Every line below should be repeated exactly.
━━━━━━━━
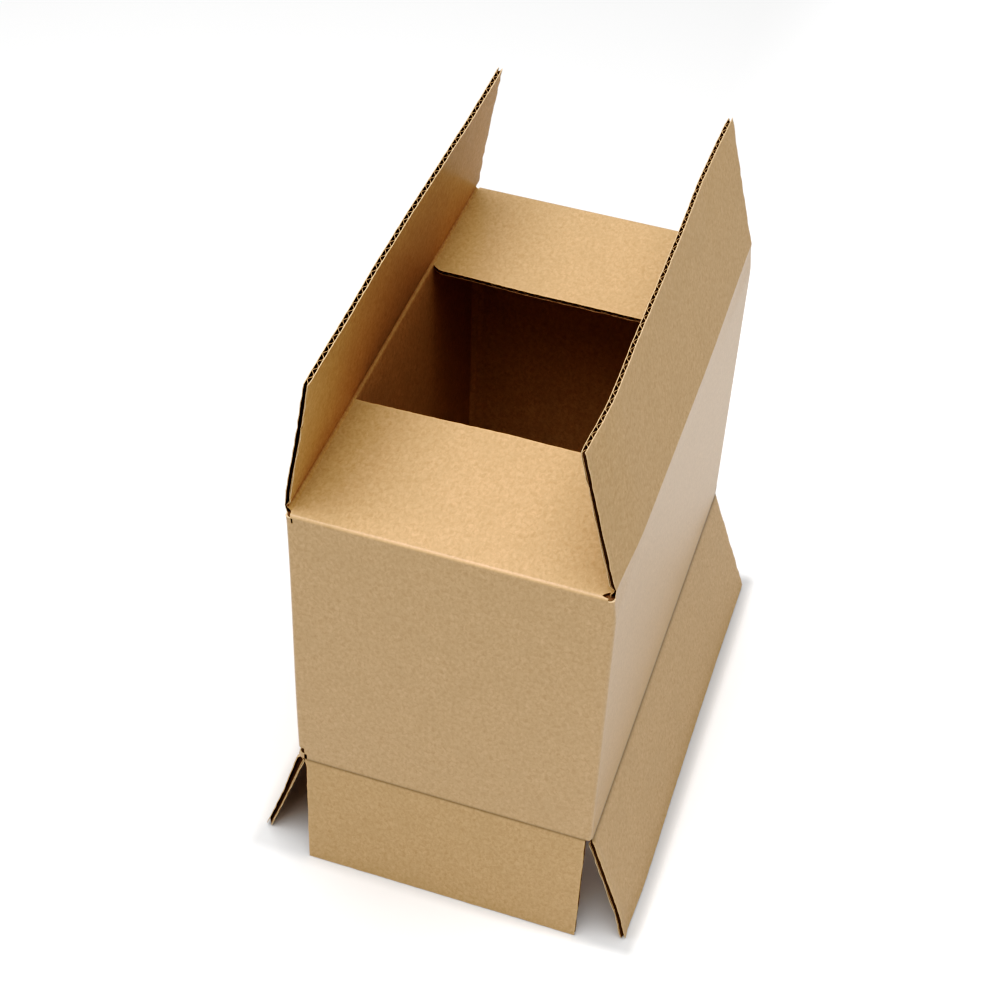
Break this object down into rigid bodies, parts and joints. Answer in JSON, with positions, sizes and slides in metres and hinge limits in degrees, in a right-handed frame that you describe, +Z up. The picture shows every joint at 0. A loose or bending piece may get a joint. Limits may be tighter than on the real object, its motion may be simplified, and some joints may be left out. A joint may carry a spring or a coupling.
{
  "type": "open cardboard box",
  "caption": "Upright open corrugated kraft carton: short top flaps tucked in, long top flaps standing, bottom flaps unfolded and splayed as its feet.",
  "frame": {"origin": "centre of the box's footprint, on the floor it stands on", "axes": "+Z up; +X to the right side, across the narrow width; -Y to the front, along the longer side"},
  "size_m": [0.2258, 0.3038, 0.3674],
  "materials": {
    "body_board": "matt kraft liner with fine fibre fleck",
    "top_flap_board": "matt kraft liner with fine fibre fleck",
    "bottom_flap_board": "matt kraft liner with fine fibre fleck"
  },
  "bodies": {
    "body": {"carton_body": "body_board"},
    "left_top": {"left_top_flap": "top_flap_board"},
    "right_top": {"right_top_flap": "top_flap_board"},
    "left_bottom": {"left_bottom_flap": "bottom_flap_board"},
    "right_bottom": {"right_bottom_flap": "bottom_flap_board"},
    "front_bottom": {"front_bottom_flap": "bottom_flap_board"},
    "back_bottom": {"back_bottom_flap": "bottom_flap_board"}
  },
  "joints": [
    {"name": "left_top_fold", "type": "hinge", "parent": "body", "child": "left_top", "pos_m": [-0.085, 0, 0.2837], "axis": [0, -1, 0], "range_deg": [-80.4, 179.2]},
    {"name": "right_top_fold", "type": "hinge", "parent": "body", "child": "right_top", "pos_m": [0.085, 0, 0.2837], "axis": [0, 1, 0], "range_deg": [-74.3, 185.3]},
    {"name": "left_bottom_fold", "type": "hinge", "parent": "body", "child": "left_bottom", "pos_m": [-0.085, 0, 0.0813], "axis": [0, 1, 0], "range_deg": [-108.6, 150.8]},
    {"name": "right_bottom_fold", "type": "hinge", "parent": "body", "child": "right_bottom", "pos_m": [0.085, 0, 0.0813], "axis": [0, -1, 0], "range_deg": [-108.6, 150.8]},
    {"name": "front_bottom_fold", "type": "hinge", "parent": "body", "child": "front_bottom", "pos_m": [0, -0.145, 0.0845], "axis": [-1, 0, 0], "range_deg": [-94.6, 165.3]},
    {"name": "back_bottom_fold", "type": "hinge", "parent": "body", "child": "back_bottom", "pos_m": [0, 0.145, 0.0845], "axis": [1, 0, 0], "range_deg": [-94.6, 165.3]}
  ]
}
━━━━━━━━
Exercise solution >>
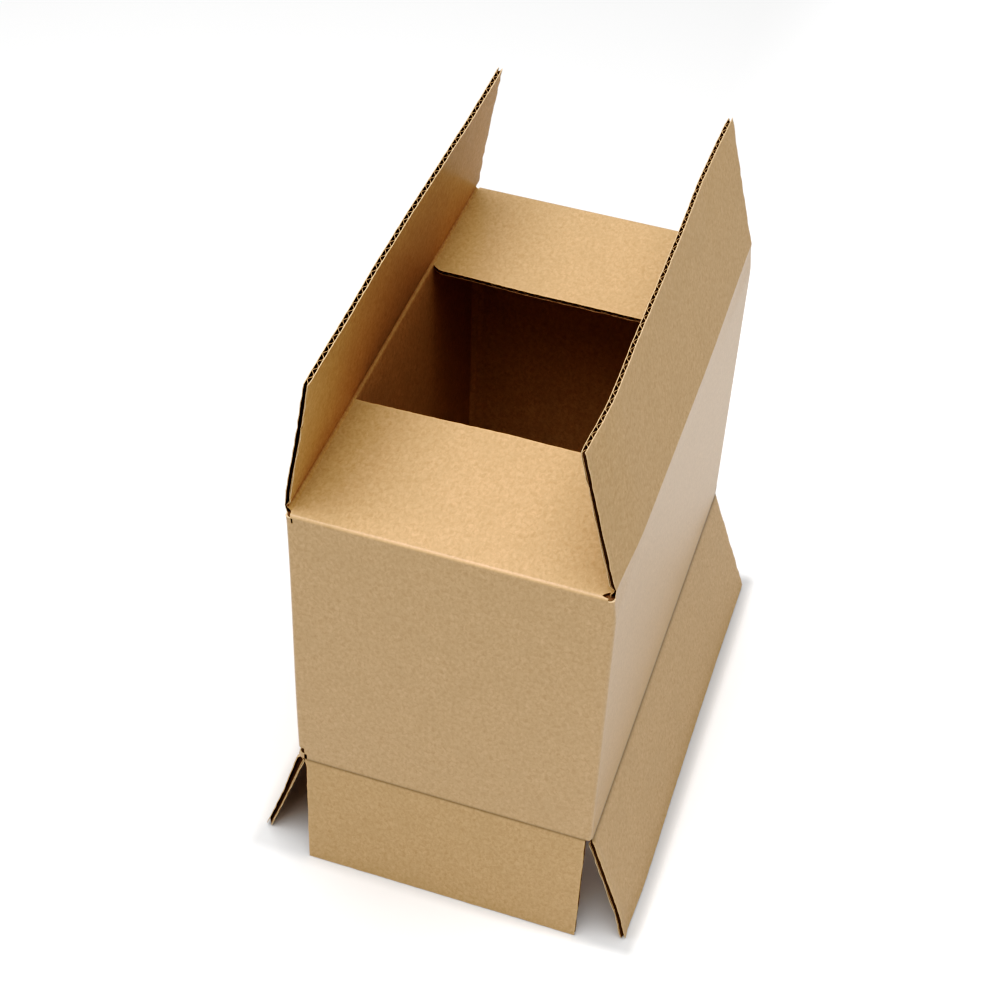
Break this object down into rigid bodies, parts and joints. Answer in JSON, with positions, sizes and slides in metres and hinge limits in degrees, in a right-handed frame that you describe, +Z up. The picture shows every joint at 0. A loose or bending piece may get a joint. Limits may be tighter than on the real object, its motion may be simplified, and some joints may be left out. A joint may carry a spring or a coupling.
{
  "type": "open cardboard box",
  "caption": "Upright open corrugated kraft carton: short top flaps tucked in, long top flaps standing, bottom flaps unfolded and splayed as its feet.",
  "frame": {"origin": "centre of the box's footprint, on the floor it stands on", "axes": "+Z up; +X to the right side, across the narrow width; -Y to the front, along the longer side"},
  "size_m": [0.2258, 0.3038, 0.3674],
  "materials": {
    "body_board": "matt kraft liner with fine fibre fleck",
    "top_flap_board": "matt kraft liner with fine fibre fleck",
    "bottom_flap_board": "matt kraft liner with fine fibre fleck"
  },
  "bodies": {
    "body": {"carton_body": "body_board"},
    "left_top": {"left_top_flap": "top_flap_board"},
    "right_top": {"right_top_flap": "top_flap_board"},
    "left_bottom": {"left_bottom_flap": "bottom_flap_board"},
    "right_bottom": {"right_bottom_flap": "bottom_flap_board"},
    "front_bottom": {"front_bottom_flap": "bottom_flap_board"},
    "back_bottom": {"back_bottom_flap": "bottom_flap_board"}
  },
  "joints": [
    {"name": "left_top_fold", "type": "hinge", "parent": "body", "child": "left_top", "pos_m": [-0.085, 0, 0.2837], "axis": [0, -1, 0], "range_deg": [-80.4, 179.2]},
    {"name": "right_top_fold", "type": "hinge", "parent": "body", "child": "right_top", "pos_m": [0.085, 0, 0.2837], "axis": [0, 1, 0], "range_deg": [-74.3, 185.3]},
    {"name": "left_bottom_fold", "type": "hinge", "parent": "body", "child": "left_bottom", "pos_m": [-0.085, 0, 0.0813], "axis": [0, 1, 0], "range_deg": [-108.6, 150.8]},
    {"name": "right_bottom_fold", "type": "hinge", "parent": "body", "child": "right_bottom", "pos_m": [0.085, 0, 0.0813], "axis": [0, -1, 0], "range_deg": [-108.6, 150.8]},
    {"name": "front_bottom_fold", "type": "hinge", "parent": "body", "child": "front_bottom", "pos_m": [0, -0.145, 0.0845], "axis": [-1, 0, 0], "range_deg": [-94.6, 165.3]},
    {"name": "back_bottom_fold", "type": "hinge", "parent": "body", "child": "back_bottom", "pos_m": [0, 0.145, 0.0845], "axis": [1, 0, 0], "range_deg": [-94.6, 165.3]}
  ]
}